Sleep training and talking groups for people undergoing IVF were among new mental health initiatives revealed by speakers at a two-day summit hosted by health charity St John Ambulance
Speaking at the conference Embedding Mental Health Best Practices in the Workplace, group occupational health and wellbeing manager at Yorkshire Water, Susan Gee, said these and other measures at the company had cut referrals to counselling by occupational health professionals by nearly half (48%).
She was among 30 speakers addressing more than 120 delegates from a wide range of organisations, including construction companies, banks, retailers, colleges, councils, charities and the armed forces.
Yorkshire Water, which has 3,400 employees, has made it compulsory for its people leaders to take mental health first aid training and has so far trained more than 600 leaders and other employees, she said. Other “health promotion” groups and activities have focused on the menopause, new parenthood, weight management, resilience and suicide prevention.
“These are all issues affecting mental health. I believe the drop in counselling referrals is a result of managers and employees feeling more confident to talk about mental health and increased awareness and support.”
Another company keen to break the stigma of mental health is worldwide construction firm Jacobs, which has trained 300 “positive mental health champions” in the UK since 2016 and 1,000 globally. According to its principal civil engineer, Kathleen Harrison, speaking at the conference, the success of the company’s Mental Health Matters programme is such that a further 1,000 are due to be trained.
Kathleen said commitment from the top of the organisation was essential: “We’ve only been able to do this with the buy-in of our senior leadership and the enthusiasm of the champions. We have the backing of our CEO.”
It was also revealed that Thames Water’s comprehensive well-being programme, which uses virtual reality technology to teach mental health awareness, has seen a 75% drop in absence due to work-related illness. Head of safety, health and wellbeing, Gareth Mullen, explained that tackling mental health problems early could stop issues escalating and improve the chances of recovery.

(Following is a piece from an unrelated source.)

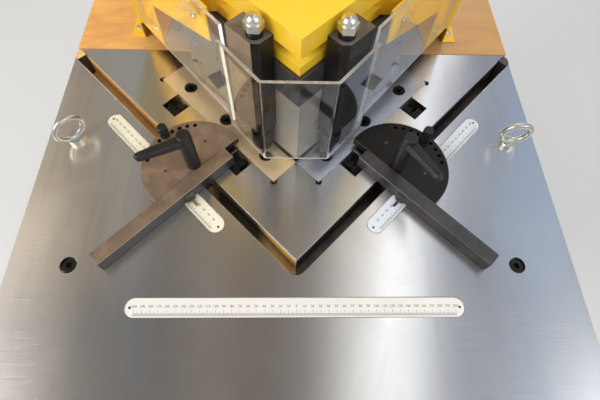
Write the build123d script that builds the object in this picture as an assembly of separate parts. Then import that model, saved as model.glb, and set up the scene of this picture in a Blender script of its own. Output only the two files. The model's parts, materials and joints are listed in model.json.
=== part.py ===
from build123d import *
import os
from math import atan2, cos, degrees, radians, sin, sqrt, tan

# Hydraulic notching machine.
# Every shape is drawn from the notch tip, the point on the table top where the two lower
# cutting edges meet: X to the right, Y away from the operator, Z up. save() then moves it
# to the machine's own frame, whose origin is on the floor under the middle of the table.

# Driving dimensions, in millimetres

# Table
table_height = 900.0
table_width = 740.0
table_front = 330.0
table_rear = 560.0
table_overhang = 60.0
table_corner = 8.0
seam_step = 3.0
plate_thick = 30.0
edge_chamfer = 1.2
seam_gap = 0.6

# V-shaped clamping slot
slot_offset = 113.35
slot_width = 16.0
slot_end_length = 15.0
slot_play = 0.1
rail_width = 63.0
rail_thick = 24.0
rail_floor = 10.0
nut_width = 28.0
nut_thick = 12.0
nut_gap = 0.25

# Scales let into the table
scale_width = 25.0
scale_depth = 3.0
scale_gap = 0.8
scale_sink = 0.2
front_scale_length = 424.0
front_scale_y = -207.0
angle_scale_length = 262.0
angle_scale_start = -4.0
angle_scale_offset = 146.8

# Eyebolts and table bolts
eyebolt_inset = 43.0
eyebolt_y = 36.0
ring_radius = 19.75
ring_section = 4.25
ring_sink = 2.5
collar_radius = 12.0
collar_height = 7.0
thread_radius = 6.0
thread_depth = 26.0
table_bolt_inset = 77.0
table_bolt_y = -154.0
bolt_head_radius = 9.0
bolt_head_height = 12.0
bolt_sink = 1.5
blade_screw_sink = 2.0
counterbore_radius = 10.8
hole_play = 0.15

# Lower blades and their bed
blade_length = 262.0
blade_width = 46.0
blade_play = 0.2
blade_gap = 0.2
relief_radius = 4.8
blade_screw_along = (40.0, 129.0, 217.0)
pocket_size = 32.0
pocket_along = (60.0, 205.0)
jack_sink = 17.0
jack_radius = 5.0
jack_block_width = 26.0
jack_block_depth = 11.7
jack_block_rise = 9.0
jack_play = 0.3
jack_head_radius = 9.0
jack_head_height = 7.0
jack_head_place = 17.5
jack_nose_radius = 4.0
scrap_hole_side = 230.0
bed_thick = 40.0
bed_half_width = 218.0
bed_rear = 335.0
bed_offset = 80.0

# Pressed frame
frame_inner = 175.0
frame_plate = 40.0
jaw_front = -60.0
jaw_depth = 300.0
throat_rear = 340.0
throat_fillet = 25.0
frame_rear = 480.0
frame_clearance = 2.0
jaw_corner = 60.0
upper_jaw_front = 210.0
upper_jaw_bottom = 300.0
upper_jaw_top = 420.0
tie_thick = 30.0
beam_front = 122.0
beam_rear = 270.0
beam_thick = 40.0
beam_corner = 50.0
beam_corner_depth = 88.0

# Ram
knife_bottom = 12.0
knife_top = 137.0
knife_length = 225.0
knife_thick = 30.0
core_bottom = 40.0
holder_top = 182.0
holder_rear = 200.0
lower_plate_inset = 5.0
lower_plate_top = 196.0
neck_inset = 14.0
nose_bottom = 216.0
nose_top = 244.0
crosshead_half = 129.0
crosshead_front = 105.0
crosshead_rear = 320.0
crosshead_bottom = 184.0
crosshead_top = 290.0
ram_chamfer = 8.0
nose_root = 20.0
lower_plate_side = 14.0
knife_screw_along = (48.0, 150.0, 205.0)
knife_screw_heights = (48.0, 99.0)
knife_screw_radius = 4.0
knife_screw_play = 0.2
knife_screw_head = 6.5
knife_screw_head_height = 8.0
knife_screw_length = 20.0
knife_screw_sink = 1.0
knife_counterbore = 7.2

# Cylinder and guides
cylinder_y = 190.0
cylinder_radius = 60.0
cylinder_top = 424.0
flange_radius = 78.0
flange_thick = 20.0
flange_bolt_radius = 3.6
flange_bolt_head = 6.0
flange_bolt_head_height = 7.0
flange_bolt_length = 40.0
spigot_radius = 46.0
spigot_rise = 2.0
bore_radius = 40.0
rod_radius = 25.0
piston_thick = 25.0
chamber_floor = 6.0
chamber_roof = 10.0
piston_room = 3.0
cylinder_chamfer = 3.0
running_gap = 0.05
guide_x = 108.0
guide_y = 232.0
guide_radius = 15.0
guide_overrun = 50.0
bush_radius = 22.0
bush_rim = 4.0
bush_rim_height = 5.0

# Hold-downs
hold_block_start = 40.5
hold_block_length = 47.0
hold_block_width = 27.0
hold_block_chamfer = 7.0
hold_block_bottom = 60.0
hold_block_top = 223.0
hold_along = 54.5
hold_offset = 14.0
hold_rod_radius = 8.0
hold_pad_radius = 13.0
hold_pad_bottom = 10.0
hold_pad_top = 46.0
hold_neck_radius = 9.5
hold_neck_height = 9.0
hold_nut_radius = 11.5
hold_nut_height = 9.0
hold_dome_radius = 9.5
hold_pad_fillet = 2.0

# Guards and housing
guard_half = 44.5
guard_front = -8.0
guard_bottom = 24.0
guard_top = 188.0
guard_thick = 4.0
guard_wing = 80.0
guard_bend = 7.0
wall_half = 262.0
wall_front = 246.0
wall_rear = 545.0
sheet = 2.0
flange_width = 22.0
pane_start = 74.0
pane_end = 324.0
pane_bottom = 35.0
pane_top = 213.0
shield_start = 102.0
shield_bottom = 32.0
shield_window = 260.0
shield_bar_front = 167.0
shield_bar_rear = 116.0
shield_top = 216.0
hood_start = 140.0
hood_bottom = 300.0
hood_top = 430.0
hood_lip = 12.0
pane_screws = ((130.0, 190.0), (268.0, 196.0), (268.0, 71.0))
guard_screw_radius = 4.0
guard_screw_height = 2.6
flange_screw_inset = 22.0
flange_screw_radius = 6.0
flange_screw_height = 3.6
flange_screw_length = 14.0
vent_width = 220.0
vent_pitch = 16.0
vent_count = 7
vent_bottom = 250.0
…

St John Ambulance, in partnership with Mental Health First Aid (MHFA) England, has trained 6,000 Mental Health First Aiders since it began offering the training in 2017 and expects this figure to at least double next year.
The charity’s chief executive, Martin Houghton-Brown, opened the conference held at the King’s Fund in London on Thursday. He later said: “This summit has brought together workplace mental health expertise and shared learning for organisations of all sizes and sectors, many of which have been involved in ground-breaking initiatives.
“We’re confident the event will have spurred many delegates on with the knowledge and confidence to encourage their organisations to make meaningful step changes in their approach to mental health.
“At our charity, we are still learning too. But we are firmly committed to using our long-established expertise in training people to care for others to help organisations now address the mental as well as physical well-being of their people.”
Head of Commercial Development at Mental Health First Aid (MHFA) England, Jaan Madan, took part in a panel discussion on first aid, resilience and self-help. He added: “What’s clear from discussions over the past two days is that organisations investing in mental health are reaping the benefits, with healthier, happier and more productive workforces. The key message is that we must approach mental health from a whole organisation perspective, from healthy job design, to reasonable adjustments, to mental health training.
“It’s also been encouraging to see the important role that Mental Health First Aid training is playing for so many organisations as one part of a wider approach, and we are proud to be working alongside St John Ambulance to ensure more and more people have access to someone trained in Mental Health First Aid skills in the workplace.”